The RWA got into the act and got Ministry of Sound out, and people started whispering about the vaastu of the place not being right. I was talking about the place with a restaurateur friend a couple of days back and even he complained about the bad vaastu, but the problem was the Ministry of Sound formula (overcrowded weekends, under-age clientele and extended hours), not vaastu. Monkey Bar is all that Ministry of Sound wasn't -- it's the new watering hole of the generation that has had its share of binge drinking and snogging in public places, and is now seeking out a place where like-minded people gather to exchange ideas or just have fun, and go back home before the Cinderella Hour.

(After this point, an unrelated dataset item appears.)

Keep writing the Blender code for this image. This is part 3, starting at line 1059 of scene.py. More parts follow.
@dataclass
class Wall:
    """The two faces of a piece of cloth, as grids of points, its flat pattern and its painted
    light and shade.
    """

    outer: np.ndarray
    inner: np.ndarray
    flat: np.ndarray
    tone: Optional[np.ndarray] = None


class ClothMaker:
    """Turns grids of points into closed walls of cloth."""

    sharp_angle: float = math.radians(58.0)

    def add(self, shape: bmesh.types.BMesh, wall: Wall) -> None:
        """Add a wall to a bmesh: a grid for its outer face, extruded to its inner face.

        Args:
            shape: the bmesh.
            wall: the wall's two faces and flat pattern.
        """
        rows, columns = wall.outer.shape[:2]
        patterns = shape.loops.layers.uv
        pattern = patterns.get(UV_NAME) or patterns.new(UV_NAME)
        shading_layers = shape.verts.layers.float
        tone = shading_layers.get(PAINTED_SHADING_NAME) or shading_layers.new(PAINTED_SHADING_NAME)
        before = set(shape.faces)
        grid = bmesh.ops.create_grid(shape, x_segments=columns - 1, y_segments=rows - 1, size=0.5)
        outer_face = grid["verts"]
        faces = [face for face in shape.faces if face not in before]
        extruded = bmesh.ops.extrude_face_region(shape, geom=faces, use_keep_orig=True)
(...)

Wholesome comfort food is what really sets apart Monkey Bar, which is to be expected from a chef who loves to get his hands dirty in the kitchen, and from his mentor, AD Singh, who believes it's good food that draws people to restaurants, especially in a discerning city such as Delhi. Monkey Bar raises everyday food to a brilliant new level. I started my evening with Tiger Steak, silken fillets of Bangalore steak wok-tossed with pok choy in a South-East Asian spice mix that's impossible to forget much after the meal.
After the flying start (literally, because I had a drop of Blair's Original Death Sauce with bhoot jolokia), the rest of the meal was a procession of food that touches a heart: bacon-wrapped tandoori sausage dog; jumbo wings with sour cream and blue cheese dip; MoBar Bork, or double-cooked crispy pork belly that just melts in the mouth; Liver on Toast, where the toast also comes slathered with chicken liver pate; Chilli Brain -- minimal and memorable; Bang Bang Prawns -- simple yet sexy; and the addictive sticky date pudding with toffee sauce. In the spirit of Monkey Bar, our table had become a congregation of people I'd never met before, but we just connected over food. You'd expect it at your friendly neighbourhood bar, wouldn't you?